In a bid to facilitate cheaper access of overseas funds Reserve Bank of India (RBI) further liberalised External Commercial Borrowings (ECB) Policy by including more sectors in the window.
It has been decided to increase the ECB Liability to Equity Ratio for ECB raised from direct foreign equity holder under the automatic route to 7:1.
This ratio will not be applicable if the total of all ECBs raised by an entity is up to $5 million or equivalent, RBI said in a late-night notification.
With a view to harmonising the extant provisions of Foreign Currency and Rupee ECBs and Rupee Denominated Bonds, it has been decided to stipulate a uniform all-in-cost ceiling of 450 basis points over the benchmark rate.

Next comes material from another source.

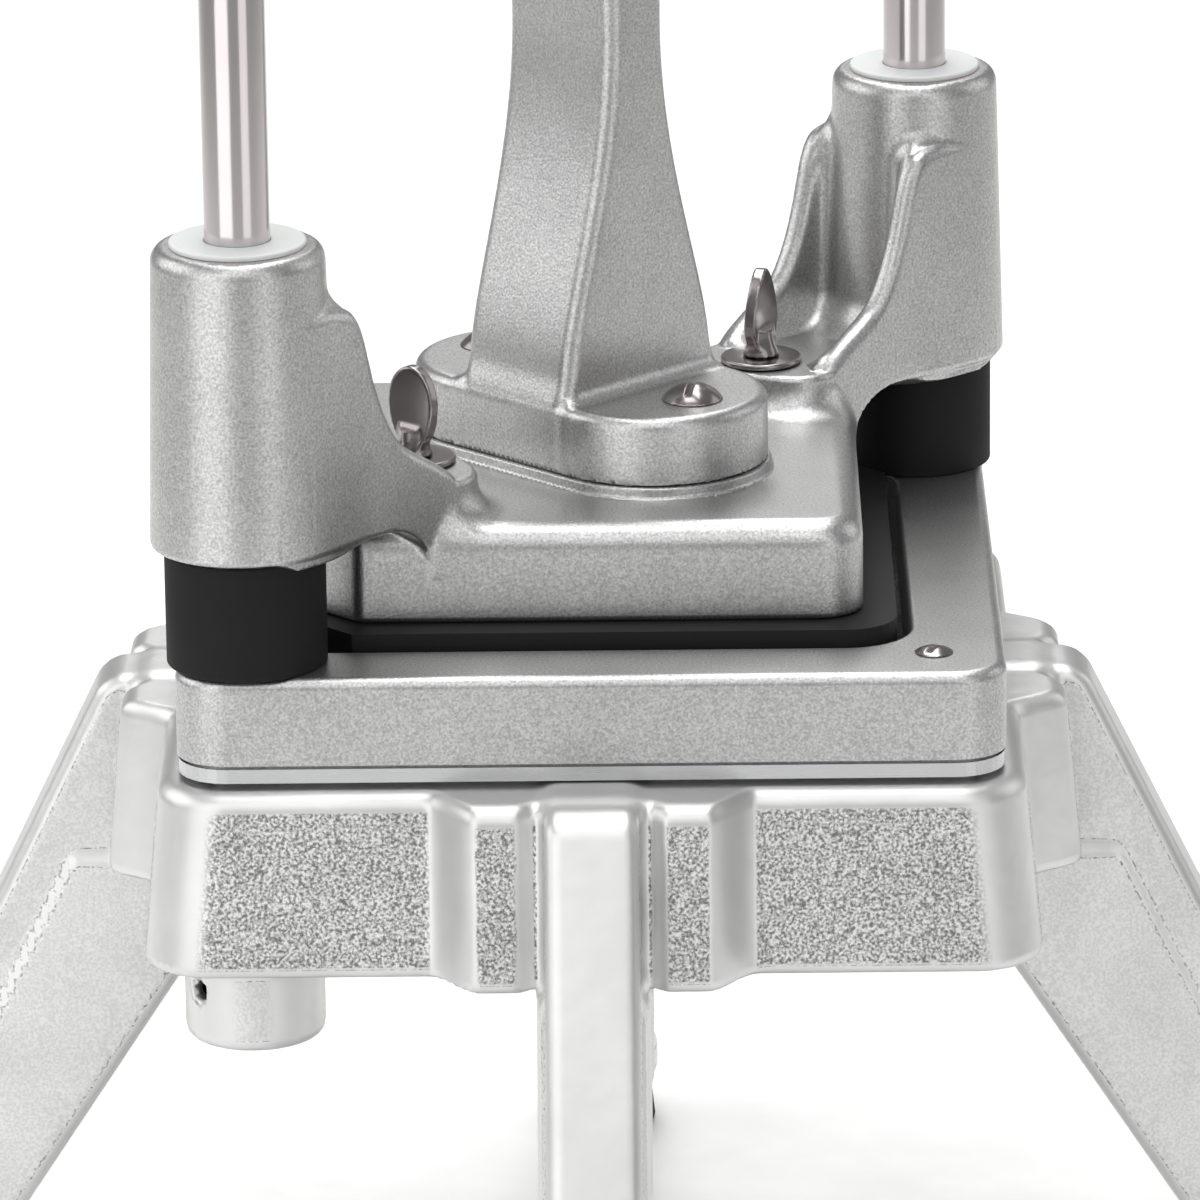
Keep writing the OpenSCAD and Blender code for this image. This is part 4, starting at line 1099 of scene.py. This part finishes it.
class DICER_OT_handle(BuildOperator, bpy.types.Operator):
    """Build the handle casting with its foot, column and grip"""
    bl_idname = "dicer.handle"
    bl_label = "Handle casting"

    def execute(self, context):
        s = in_mm(context.scene.dicer_handle)
        reach = s.grip_half / math.sqrt(2) + s.grip
        mesh = cast("handle", handle_field(s), (-reach, -reach, LEVEL.seat - MARGIN),
                    (reach, reach, LEVEL.grip_top + MARGIN), CASTING_GRID)
        place("handle", mesh, finishes(context)["fine_cast_aluminium"], "pusher")
        return {"FINISHED"}


def square_loop(half, radius, z, steps=10):
    """Loop of a square with round corners, at a height."""
    turn = np.radians(np.linspace(0, 90, steps + 1))
    quarter = np.stack([half - radius + radius * np.cos(turn),
                        half - radius + radius * np.sin(turn)], 1)
    loop = np.concatenate([quarter @ np.array([[c, s], [-s, c]])
                           for c, s in ((1, 0), (0, 1), (-1, 0), (0, -1))])
    return np.column_stack([loop, np.full(len(loop), float(z))])


class DICER_OT_frame(BuildOperator, bpy.types.Operator):
    """Build the upper frame with its rounded edges and square mouth"""
    bl_idname = "dicer.frame"
    bl_label = "Upper frame"

    def execute(self, context):
        s = in_mm(context.scene.dicer_frame)
        half, low, top = LEVEL.frame_half, LEVEL.frame, LEVEL.top
        line = low + s.line_height
        section = rounded_ring([
            (s.mouth_half, low, 0), (half - s.line_depth, low, CRISP),
            (half - s.line_depth, line, CRISP), (half, line, FRAME.line_edge),
            (half, top, s.edge), (s.mouth_half, top, s.mouth_edge)])
        loops = []
        for x, z in section:
            # The corners of a loop go from the mouth's to the outer ones, less its inset
            t = (x - s.mouth_half) / (half - s.mouth_half)
            inset = half - x if t > 0.5 else s.mouth_half - x
            corner = s.mouth_corner * (1 - t) + s.corner * t - inset
            loops.append(square_loop(x, max(corner, FRAME.least_corner), z))
        place("upper_frame", loops_mesh("upper_frame", loops, True),
              finishes(context)["fine_cast_aluminium_frame"], "stand", flat=True)
        return {"FINISHED"}


class DICER_OT_blades(BuildOperator, bpy.types.Operator):
    """Finish the blade plate and the crossing blades"""
    bl_idname = "dicer.blades"
    bl_label = "Blades"

    def execute(self, context):
        for node in ("blade_plate", "blades_across", "blades_deep"):
            dress(node, finishes(context)["ground_stainless_steel"])
        return {"FINISHED"}


class DICER_OT_rods(BuildOperator, bpy.types.Operator):
    """Build the guide rods and their bumpers, and finish the grub screws"""
    bl_idname = "dicer.rods"
    bl_label = "Rods and bumpers"

    def execute(self, context):
        d, materials = TURNED, finishes(context)
        r, low, high = LEVEL.rod_radius, LEVEL.rod_low, LEVEL.rod_high
        # Sections: radius, height and rounding of each corner
        rod = rounded([(0, low, 0), (r, low, d.rod_low), (r, high, d.rod_top), (0, high, 0)])
        hole, rim = r + d.bumper_gap, LEVEL.bumper_radius
        bumper = rounded_ring([
            (hole, LEVEL.top, 0), (rim, LEVEL.top, d.bumper_low),
            (rim, LEVEL.bumper, d.bumper_rim), (hole, LEVEL.bumper, d.bumper_hole)])
        for end, side in ENDS:
            place(f"rod_{end}", lathe("rod", rod, side * LEVEL.rod_xy),
                  materials["polished_stainless_steel"], "stand")
            place(f"bumper_{end}", lathe("bumper", bumper, side * LEVEL.rod_xy, WIDE),
                  materials["moulded_black_rubber"], "stand")
        dress("rod_grub_screws", materials["black_oxide_steel"])
        return {"FINISHED"}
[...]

The benchmark rate will be 6 month USD LIBOR (or applicable benchmark for respective currency) for Track I and Track II, while it will be the prevailing yield of the Government of India securities of the corresponding maturity for Track III (Rupee ECBs) and RDBs, it said.
It has been decided to permit Housing Finance Companies and port trust can avail the ECBs under all tracks.
Such entities should have a board-approved risk management policy and should keep their ECB exposure hedged 100 percent at all times for ECBs raised, it said.
As part of the condition for investment raised through ECBs should avoid putting that money in real estate or purchase of land except when used for affordable housing, construction and development of SEZ and industrial parks/integrated townships.
Besides, it also restricts ECB fund to be invested in share market and equity investment.
On-lending to entities for the above activities is also barred as per the law, it said.